Refiner sale price levels ticked, with recent February spot cargoes sold at premiums above 30 cents per barrel, reflecting the wider market backwardation and worries about slightly tightening supplies.

Markets are factoring in the possibility of swing suppliers looking towards west soon if the east-west arbitrage spreads widen further, trade sources said, with one source adding that the jet fuel arbitrage is mildly open.

The gasoil exchange of futures for swaps (EFS) price spread, which typically shows a rough east-west difference, jumped in the previous session and hovered at more than one-month highs of around $30 a ton.

Refining margins (GO10SGCKMc1) closed the trading session lower at below $16 a barrel, reversing most of earlier gains as traders took profit.

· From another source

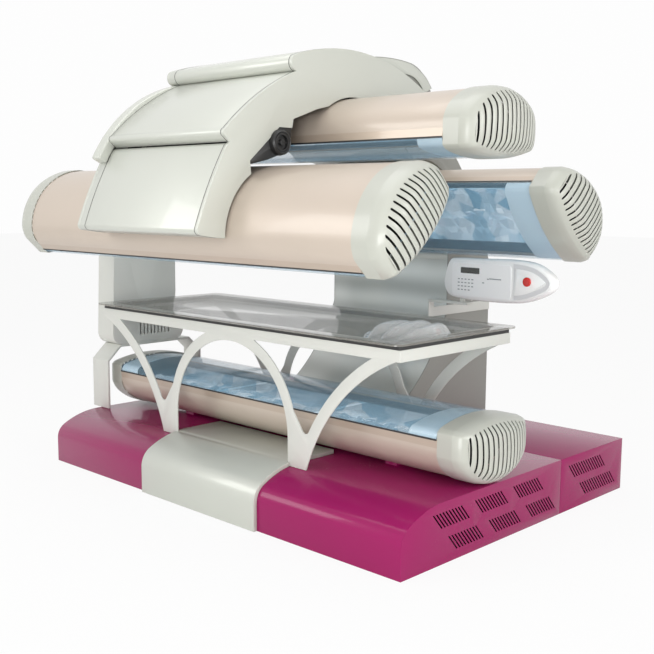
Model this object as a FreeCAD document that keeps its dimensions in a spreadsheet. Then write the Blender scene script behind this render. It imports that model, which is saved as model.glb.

Talks of refining run cuts resurfaced, especially in northeast Asia, given that complex refining margins were going back south – dipping to a five-month low of around $1.80 a barrel.

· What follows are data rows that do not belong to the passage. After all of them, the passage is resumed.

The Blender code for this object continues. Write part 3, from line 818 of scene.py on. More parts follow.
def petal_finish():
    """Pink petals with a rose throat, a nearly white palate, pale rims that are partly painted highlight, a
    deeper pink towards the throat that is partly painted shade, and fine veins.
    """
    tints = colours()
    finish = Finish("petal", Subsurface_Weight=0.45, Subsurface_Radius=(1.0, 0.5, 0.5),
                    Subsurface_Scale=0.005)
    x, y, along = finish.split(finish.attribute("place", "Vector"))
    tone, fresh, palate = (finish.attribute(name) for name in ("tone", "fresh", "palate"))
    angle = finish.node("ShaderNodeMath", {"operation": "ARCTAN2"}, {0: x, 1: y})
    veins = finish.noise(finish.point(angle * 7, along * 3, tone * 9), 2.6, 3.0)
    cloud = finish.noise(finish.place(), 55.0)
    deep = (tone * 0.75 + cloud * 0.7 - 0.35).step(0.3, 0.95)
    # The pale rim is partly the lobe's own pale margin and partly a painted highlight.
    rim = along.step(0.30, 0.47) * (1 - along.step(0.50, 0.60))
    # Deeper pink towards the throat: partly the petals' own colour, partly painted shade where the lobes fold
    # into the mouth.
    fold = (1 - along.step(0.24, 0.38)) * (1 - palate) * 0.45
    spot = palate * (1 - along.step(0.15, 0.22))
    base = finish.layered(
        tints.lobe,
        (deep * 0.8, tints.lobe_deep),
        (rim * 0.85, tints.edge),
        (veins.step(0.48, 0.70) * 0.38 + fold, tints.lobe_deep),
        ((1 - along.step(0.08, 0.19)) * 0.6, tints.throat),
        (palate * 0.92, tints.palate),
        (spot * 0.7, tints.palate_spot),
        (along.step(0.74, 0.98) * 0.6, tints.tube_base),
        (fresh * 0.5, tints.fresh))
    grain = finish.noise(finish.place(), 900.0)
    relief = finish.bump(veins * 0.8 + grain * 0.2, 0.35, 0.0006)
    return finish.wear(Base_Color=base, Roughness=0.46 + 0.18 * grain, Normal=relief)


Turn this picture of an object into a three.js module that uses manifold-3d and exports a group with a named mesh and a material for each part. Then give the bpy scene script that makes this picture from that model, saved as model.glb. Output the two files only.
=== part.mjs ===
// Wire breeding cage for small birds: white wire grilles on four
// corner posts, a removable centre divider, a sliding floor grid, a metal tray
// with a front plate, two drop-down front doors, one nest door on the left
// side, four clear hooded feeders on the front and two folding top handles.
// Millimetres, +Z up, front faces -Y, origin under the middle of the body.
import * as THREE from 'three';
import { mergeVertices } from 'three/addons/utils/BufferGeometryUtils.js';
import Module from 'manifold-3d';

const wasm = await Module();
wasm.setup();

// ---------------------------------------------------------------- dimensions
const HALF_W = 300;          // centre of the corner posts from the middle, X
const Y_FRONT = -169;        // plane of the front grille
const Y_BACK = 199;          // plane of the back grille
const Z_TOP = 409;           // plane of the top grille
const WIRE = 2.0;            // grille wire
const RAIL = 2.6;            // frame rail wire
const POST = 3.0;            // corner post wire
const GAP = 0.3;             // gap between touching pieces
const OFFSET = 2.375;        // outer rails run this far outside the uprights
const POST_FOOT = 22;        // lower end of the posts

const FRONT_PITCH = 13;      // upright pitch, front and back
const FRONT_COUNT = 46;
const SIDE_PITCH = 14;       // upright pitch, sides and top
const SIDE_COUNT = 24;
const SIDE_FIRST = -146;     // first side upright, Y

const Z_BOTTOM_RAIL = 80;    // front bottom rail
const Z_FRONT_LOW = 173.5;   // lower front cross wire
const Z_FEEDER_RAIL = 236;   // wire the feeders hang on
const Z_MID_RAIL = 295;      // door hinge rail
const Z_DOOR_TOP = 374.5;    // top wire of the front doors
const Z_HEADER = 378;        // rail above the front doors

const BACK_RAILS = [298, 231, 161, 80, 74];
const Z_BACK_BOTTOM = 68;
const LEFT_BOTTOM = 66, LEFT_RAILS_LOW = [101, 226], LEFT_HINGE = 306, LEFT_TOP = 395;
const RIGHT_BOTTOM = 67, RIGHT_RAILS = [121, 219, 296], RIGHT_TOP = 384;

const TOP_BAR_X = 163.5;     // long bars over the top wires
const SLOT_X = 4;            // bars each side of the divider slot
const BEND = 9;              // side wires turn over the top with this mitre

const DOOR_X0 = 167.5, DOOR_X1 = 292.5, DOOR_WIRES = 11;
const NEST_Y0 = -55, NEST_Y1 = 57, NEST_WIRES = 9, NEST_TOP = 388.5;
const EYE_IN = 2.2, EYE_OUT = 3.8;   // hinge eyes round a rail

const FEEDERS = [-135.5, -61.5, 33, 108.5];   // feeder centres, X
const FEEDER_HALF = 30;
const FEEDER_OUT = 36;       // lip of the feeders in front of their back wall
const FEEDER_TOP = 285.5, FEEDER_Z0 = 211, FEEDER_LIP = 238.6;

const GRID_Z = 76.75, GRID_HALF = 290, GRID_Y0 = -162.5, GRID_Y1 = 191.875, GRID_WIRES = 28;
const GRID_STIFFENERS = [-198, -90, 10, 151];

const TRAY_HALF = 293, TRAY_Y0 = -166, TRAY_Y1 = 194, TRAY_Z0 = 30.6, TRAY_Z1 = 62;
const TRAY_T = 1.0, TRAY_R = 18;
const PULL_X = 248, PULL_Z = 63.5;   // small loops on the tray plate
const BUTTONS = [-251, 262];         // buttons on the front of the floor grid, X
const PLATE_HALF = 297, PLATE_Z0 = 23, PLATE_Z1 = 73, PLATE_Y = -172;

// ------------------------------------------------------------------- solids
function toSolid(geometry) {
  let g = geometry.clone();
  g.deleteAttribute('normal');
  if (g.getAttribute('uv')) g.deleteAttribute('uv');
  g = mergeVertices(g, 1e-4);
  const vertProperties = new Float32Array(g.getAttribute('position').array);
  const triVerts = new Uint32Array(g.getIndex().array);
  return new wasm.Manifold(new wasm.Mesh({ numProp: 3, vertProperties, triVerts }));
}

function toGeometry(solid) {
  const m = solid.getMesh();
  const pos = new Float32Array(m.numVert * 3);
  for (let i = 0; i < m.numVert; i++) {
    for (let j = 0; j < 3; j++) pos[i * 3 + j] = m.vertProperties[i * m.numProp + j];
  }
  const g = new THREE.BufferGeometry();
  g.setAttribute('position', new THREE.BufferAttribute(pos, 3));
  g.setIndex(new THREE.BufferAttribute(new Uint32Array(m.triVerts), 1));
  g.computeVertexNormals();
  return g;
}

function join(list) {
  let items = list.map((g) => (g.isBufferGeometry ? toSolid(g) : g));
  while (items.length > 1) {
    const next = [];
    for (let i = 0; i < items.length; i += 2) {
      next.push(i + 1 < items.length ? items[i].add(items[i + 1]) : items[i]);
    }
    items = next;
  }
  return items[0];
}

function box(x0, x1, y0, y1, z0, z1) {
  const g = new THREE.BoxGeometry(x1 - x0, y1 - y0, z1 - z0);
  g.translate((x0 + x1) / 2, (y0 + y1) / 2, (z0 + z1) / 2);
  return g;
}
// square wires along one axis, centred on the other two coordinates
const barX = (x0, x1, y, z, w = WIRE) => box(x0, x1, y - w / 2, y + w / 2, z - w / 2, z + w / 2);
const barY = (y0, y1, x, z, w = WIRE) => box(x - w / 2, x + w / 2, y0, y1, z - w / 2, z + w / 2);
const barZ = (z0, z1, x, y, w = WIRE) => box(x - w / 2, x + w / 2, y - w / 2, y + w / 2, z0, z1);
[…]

Spot differentials (GO10-SIN-DIF) reversed all of the previous session’s gains, slipping back to around 90 cents a barrel, as competitively-priced offers were prevalent for February.

Regrade (JETREG10SGMc1) regained some strength to close at discounts of less than $2 a barrel, as gasoil swaps weakened slightly.

SINGAPORE CASH DEALS

– No deals for both fuels

INVENTORIES

– U.S. crude oil and distillate stockpiles are expected to have fallen last week and gasoline inventories to have risen, a preliminary Reuters poll showed on Monday.

NEWS

– Supertanker freight rates jumped after the U.S. expanded sanctions on Russian oil trade and sent traders rushing to book ships to pick up supply from other countries to go to China and India, shipbrokers and traders said.
– The average number of vessels that passed through the Panama Canal in December increased to 34.2 per day, according to a notice from its authority seen on Monday, but the waterway did not fill all the slots on offer, a sign that some ships continue taking alternative routes.
– BP BP.L warned on Tuesday that lower production, weak refining margins and sluggish trading would see its profit in the fourth quarter of 2024 fall from the previous three months.